The next Monday a most encouraging report came to Burner from his deacon. Among other things, the old man said in his letter,

“There were not many out to hear him, for they had not cared for his preaching of the previous Sunday: but to those of us who had heard him the first time, his second appearance was startling. First of all, he seemed to have confidence. That was the striking thing. Then, in his effort to make himself heard he kept on a high-pitched note, which was somewhat monotonous, but more effective than his former timid whispering as if he were afraid of bursting the ear-drum of a gnat which sat on his desk. He fanned the air like a windmill in an effort to remedy lack of action: but that was a good sign. It argues well for the young man when he gets on the middle ground. But his sermon! He really gave us a cheering word; that made most of the others, who were there, like him. Personally, he would be glad to know in what a different way I have taken the application of his sermon, to ‘rejoice, and again—rejoice.’ I wish him the best of success. There is hope for him. I am getting one or two people, who told me they like what he had to say about rejoicing, to write notes of appreciation to him.”

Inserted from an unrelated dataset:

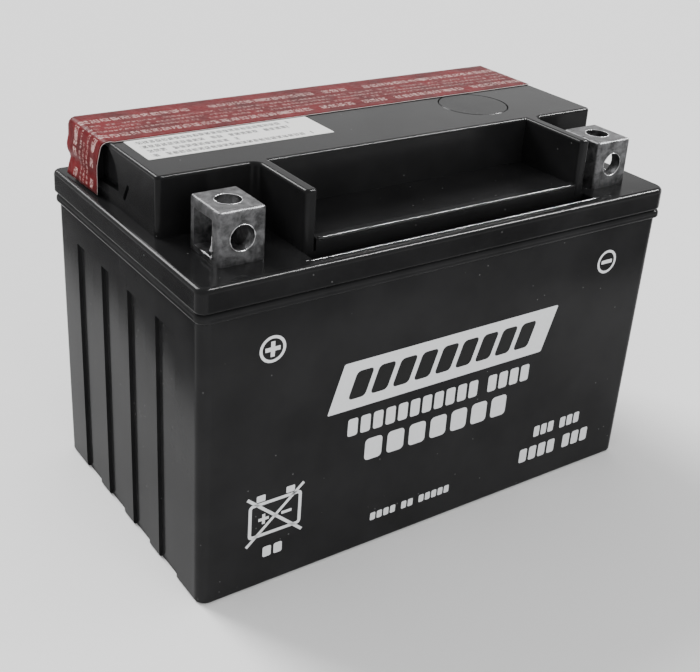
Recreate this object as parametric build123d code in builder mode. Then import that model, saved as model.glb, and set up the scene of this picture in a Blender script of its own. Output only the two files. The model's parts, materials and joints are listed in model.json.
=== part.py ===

“Twenty dollars well spent!” concluded Burner, with a smile. “At the rate, he is going Tucker will have a church of his own, over which he will cast his blessing. He has confidence—now!”

Late in the spring, Tucker found himself enjoying somewhat of a local reputation among us, for he was a decided success, by that time, on his preaching expeditions. He said to me,

“Priddy, the other people think I’ve got a call—now. I had a narrow escape, didn’t I?”